Task brief
Your answer should be one number: how many lines of the records hold the string "bends".

Structured object records
········
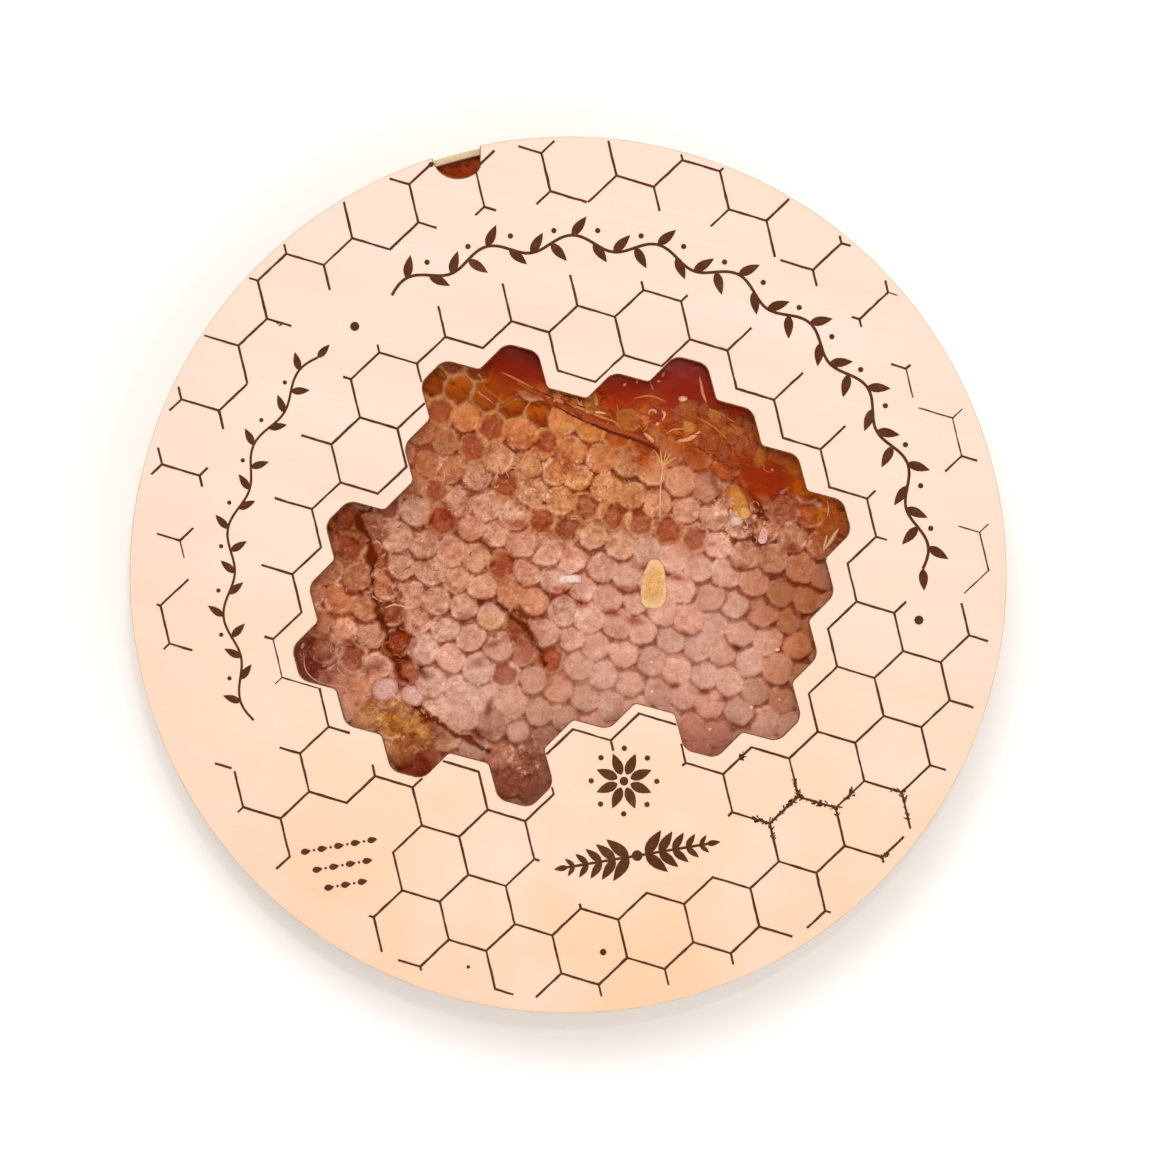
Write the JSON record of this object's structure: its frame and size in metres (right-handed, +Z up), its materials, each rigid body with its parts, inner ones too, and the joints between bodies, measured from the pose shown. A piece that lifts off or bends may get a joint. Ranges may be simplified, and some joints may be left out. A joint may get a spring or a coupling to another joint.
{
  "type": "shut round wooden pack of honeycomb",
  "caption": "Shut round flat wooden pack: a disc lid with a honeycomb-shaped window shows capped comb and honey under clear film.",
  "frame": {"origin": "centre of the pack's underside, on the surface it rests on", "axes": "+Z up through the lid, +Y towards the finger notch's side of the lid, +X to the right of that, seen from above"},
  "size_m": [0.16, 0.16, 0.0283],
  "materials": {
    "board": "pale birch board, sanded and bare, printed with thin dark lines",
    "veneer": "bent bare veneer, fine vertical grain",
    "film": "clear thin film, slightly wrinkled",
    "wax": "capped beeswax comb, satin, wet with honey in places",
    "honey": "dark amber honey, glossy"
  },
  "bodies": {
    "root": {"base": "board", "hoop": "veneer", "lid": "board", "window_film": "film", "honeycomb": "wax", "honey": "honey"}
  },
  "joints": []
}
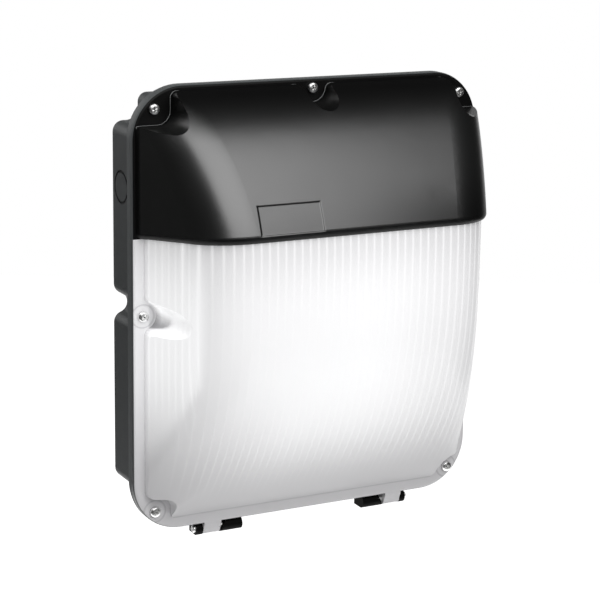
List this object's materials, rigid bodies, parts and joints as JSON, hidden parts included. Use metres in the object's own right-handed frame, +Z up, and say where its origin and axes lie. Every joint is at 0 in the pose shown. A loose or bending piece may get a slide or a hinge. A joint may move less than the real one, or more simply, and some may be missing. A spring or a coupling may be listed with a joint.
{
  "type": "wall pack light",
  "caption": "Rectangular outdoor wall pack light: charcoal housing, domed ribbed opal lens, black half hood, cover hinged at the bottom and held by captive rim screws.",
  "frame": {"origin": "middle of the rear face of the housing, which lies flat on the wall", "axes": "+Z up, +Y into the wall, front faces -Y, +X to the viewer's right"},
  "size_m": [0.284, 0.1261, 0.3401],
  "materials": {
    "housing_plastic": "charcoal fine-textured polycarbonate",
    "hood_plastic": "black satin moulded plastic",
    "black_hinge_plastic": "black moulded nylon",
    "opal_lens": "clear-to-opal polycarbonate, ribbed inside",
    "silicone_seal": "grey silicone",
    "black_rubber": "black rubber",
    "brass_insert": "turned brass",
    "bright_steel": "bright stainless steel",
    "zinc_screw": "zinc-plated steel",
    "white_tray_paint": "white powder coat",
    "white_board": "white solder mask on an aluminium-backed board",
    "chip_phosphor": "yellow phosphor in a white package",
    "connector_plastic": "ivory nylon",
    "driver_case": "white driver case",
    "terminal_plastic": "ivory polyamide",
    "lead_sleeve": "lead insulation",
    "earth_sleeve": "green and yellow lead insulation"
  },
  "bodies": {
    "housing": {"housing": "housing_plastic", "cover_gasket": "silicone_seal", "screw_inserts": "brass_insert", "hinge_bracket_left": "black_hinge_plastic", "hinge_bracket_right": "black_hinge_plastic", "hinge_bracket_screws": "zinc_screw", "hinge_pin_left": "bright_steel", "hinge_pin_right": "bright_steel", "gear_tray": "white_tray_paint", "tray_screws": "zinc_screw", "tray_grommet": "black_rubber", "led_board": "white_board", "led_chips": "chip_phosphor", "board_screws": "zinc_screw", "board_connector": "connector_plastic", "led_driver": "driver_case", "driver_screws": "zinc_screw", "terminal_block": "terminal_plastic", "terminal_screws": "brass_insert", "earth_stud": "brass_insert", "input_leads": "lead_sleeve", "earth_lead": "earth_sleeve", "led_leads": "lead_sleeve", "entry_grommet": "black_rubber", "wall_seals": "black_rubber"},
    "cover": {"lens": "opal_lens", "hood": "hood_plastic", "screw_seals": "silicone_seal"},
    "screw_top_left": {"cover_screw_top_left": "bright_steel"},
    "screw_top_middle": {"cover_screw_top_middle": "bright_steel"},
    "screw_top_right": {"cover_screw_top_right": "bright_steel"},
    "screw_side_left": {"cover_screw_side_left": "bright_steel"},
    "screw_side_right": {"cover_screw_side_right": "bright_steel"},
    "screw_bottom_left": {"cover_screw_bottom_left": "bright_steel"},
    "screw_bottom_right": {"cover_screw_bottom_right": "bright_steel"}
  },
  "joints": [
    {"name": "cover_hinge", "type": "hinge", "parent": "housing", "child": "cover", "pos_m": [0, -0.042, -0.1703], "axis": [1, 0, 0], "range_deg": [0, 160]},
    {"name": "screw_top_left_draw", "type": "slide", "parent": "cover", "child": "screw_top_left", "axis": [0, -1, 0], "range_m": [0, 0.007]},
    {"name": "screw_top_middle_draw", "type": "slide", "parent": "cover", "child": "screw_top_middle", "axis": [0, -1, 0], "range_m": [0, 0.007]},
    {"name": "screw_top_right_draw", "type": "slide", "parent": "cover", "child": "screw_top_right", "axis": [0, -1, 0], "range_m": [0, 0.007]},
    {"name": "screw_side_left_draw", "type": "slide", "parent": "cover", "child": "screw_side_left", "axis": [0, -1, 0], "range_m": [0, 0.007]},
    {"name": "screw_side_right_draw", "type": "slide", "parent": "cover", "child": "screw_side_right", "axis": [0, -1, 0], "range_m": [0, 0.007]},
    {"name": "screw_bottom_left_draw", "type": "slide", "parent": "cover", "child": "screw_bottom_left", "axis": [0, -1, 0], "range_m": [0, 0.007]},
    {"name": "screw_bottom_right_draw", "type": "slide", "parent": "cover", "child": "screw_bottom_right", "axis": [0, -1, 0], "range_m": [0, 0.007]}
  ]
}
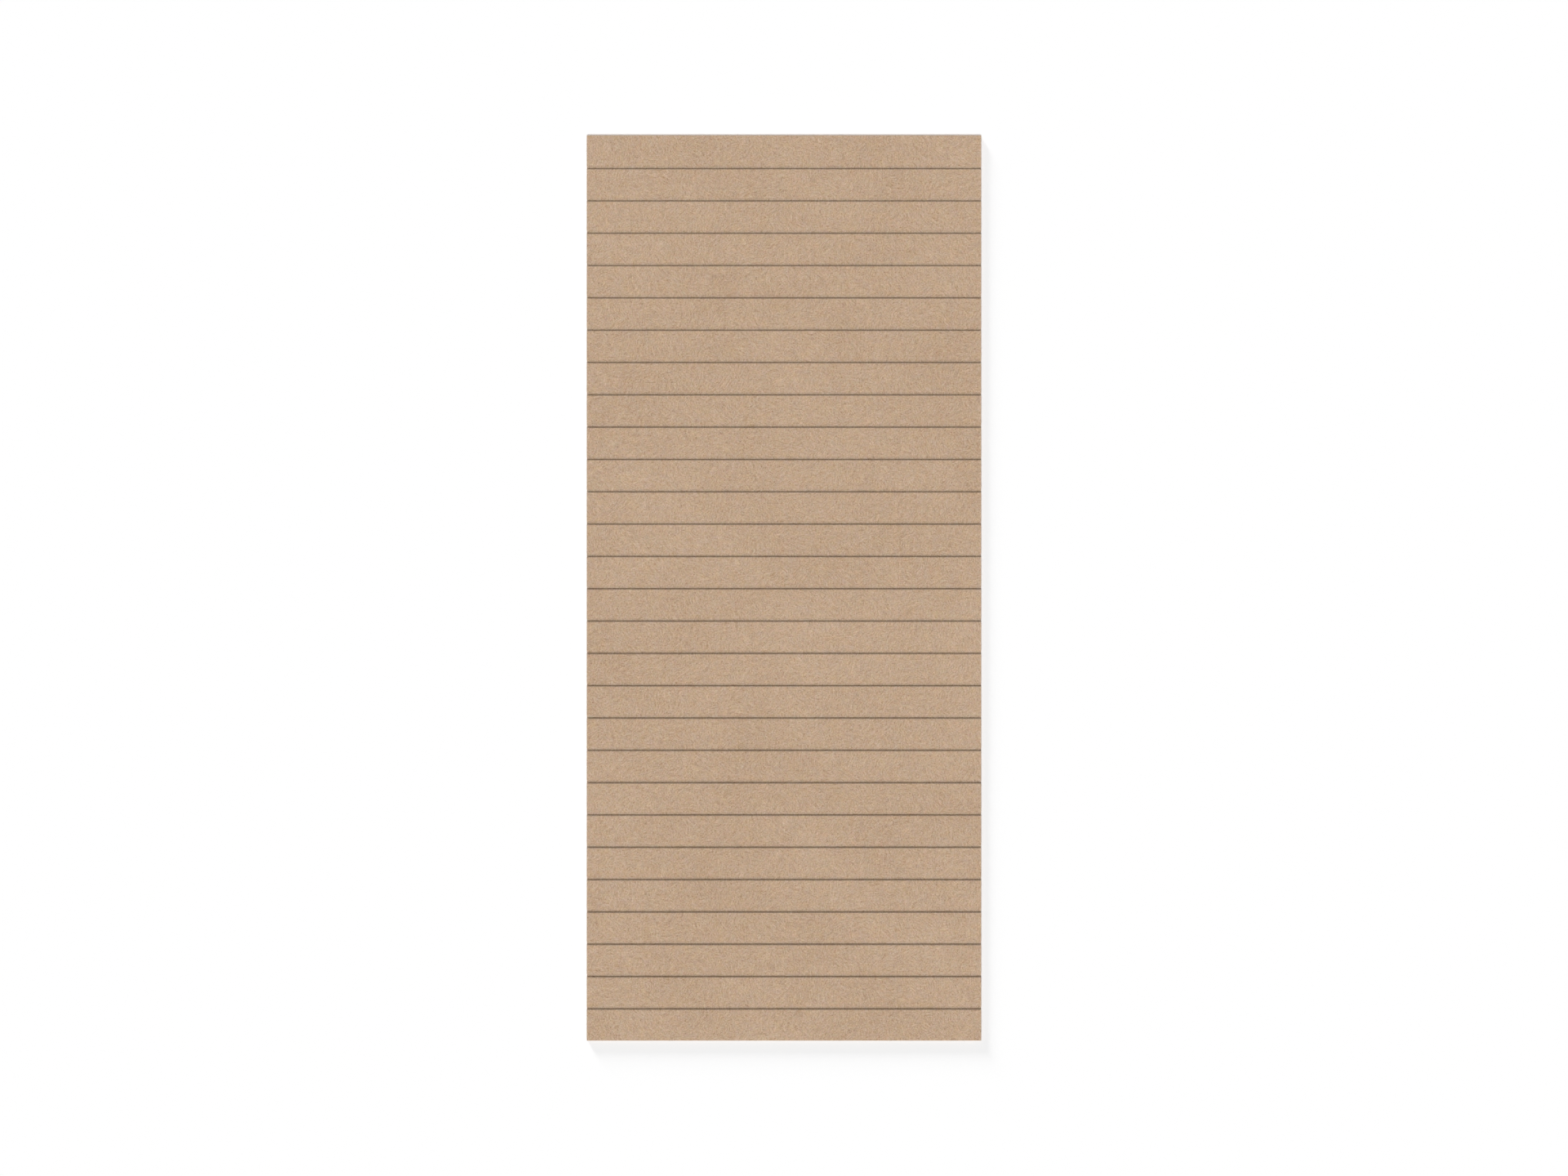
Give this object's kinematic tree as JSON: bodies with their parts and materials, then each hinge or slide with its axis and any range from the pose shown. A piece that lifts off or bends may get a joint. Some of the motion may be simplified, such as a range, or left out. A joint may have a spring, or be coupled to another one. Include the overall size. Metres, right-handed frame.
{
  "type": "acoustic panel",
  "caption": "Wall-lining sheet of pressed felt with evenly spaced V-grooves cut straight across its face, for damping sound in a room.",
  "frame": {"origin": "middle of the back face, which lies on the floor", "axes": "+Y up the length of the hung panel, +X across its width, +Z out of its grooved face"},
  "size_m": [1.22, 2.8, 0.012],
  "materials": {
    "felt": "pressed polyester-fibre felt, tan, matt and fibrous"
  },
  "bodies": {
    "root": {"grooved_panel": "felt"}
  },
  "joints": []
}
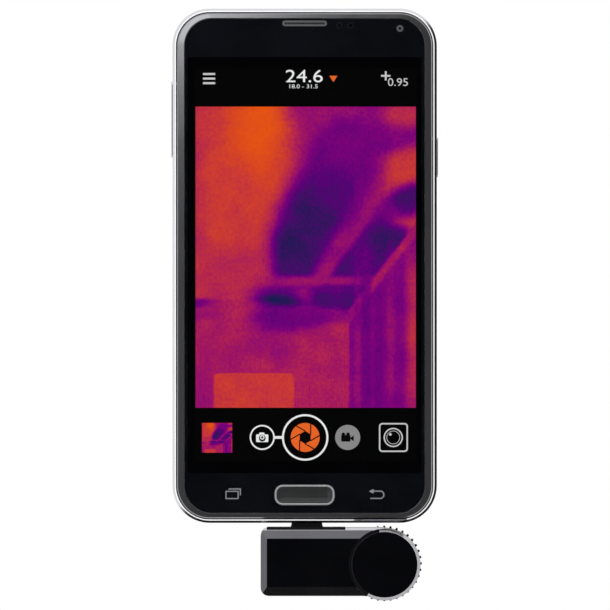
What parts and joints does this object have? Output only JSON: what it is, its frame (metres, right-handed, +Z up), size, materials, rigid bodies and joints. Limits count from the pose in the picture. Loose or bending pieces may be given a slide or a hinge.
········
Completed exercise
2